10/09/2020

Science Friday Book Club: Technology, Magic, And Afrofuturism

17:28 minutes

two profile pictures, on the left is a black woman with glasses and on the right is a black woman in a blue shirt. both are writers and authors
Authors K. Tempest Bradford and Aisha Matthews. Credit: K. Tempest Bradford/Omar B Rimawi

illustrated stack of books with text "scifri book club"This is a part of our fall Book Club conversation about the short story collection, New Suns: Original Speculative Fiction By Writers of Color, edited by Nisi Shawl. Want to participate? Sign up for our newsletter or record a voice message as you read on the Science Friday VoxPop app.


The Science Friday Book Club continues this week, this time reading another short story from the speculative fiction collection New Suns. African-American author Andrea Hairston’s story ‘Dumb House,’ is about a woman named Cinnamon who finds herself pestered by a pair of traveling salesmen, who hope to persuade her to upgrade her house into something smarter.

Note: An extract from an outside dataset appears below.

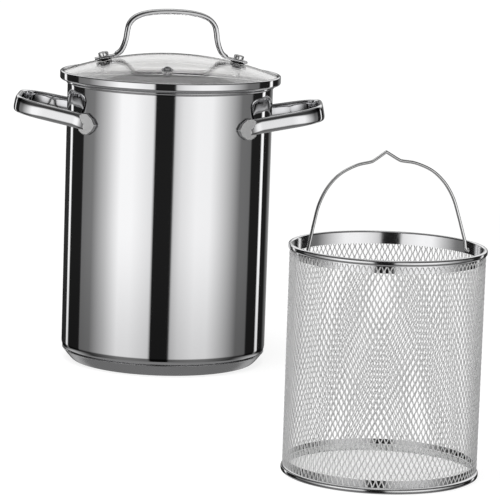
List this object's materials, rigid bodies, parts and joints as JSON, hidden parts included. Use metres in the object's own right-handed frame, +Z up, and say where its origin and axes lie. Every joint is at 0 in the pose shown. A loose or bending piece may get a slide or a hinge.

This week, we talk about ‘Dumb House,’ plus its place in Afrofuturism—culture and storytelling that imagines futures with African-descended people and culture at the forefront. 

SciFri producer Christie Taylor, Journal of Science Fiction managing editor Aisha Matthews, and speculative fiction author K. Tempest Bradford discuss trust and community in ‘Dumb House,’ the relationship between technology and magic, and other elements that contribute to the story’s Afrofuturist theme.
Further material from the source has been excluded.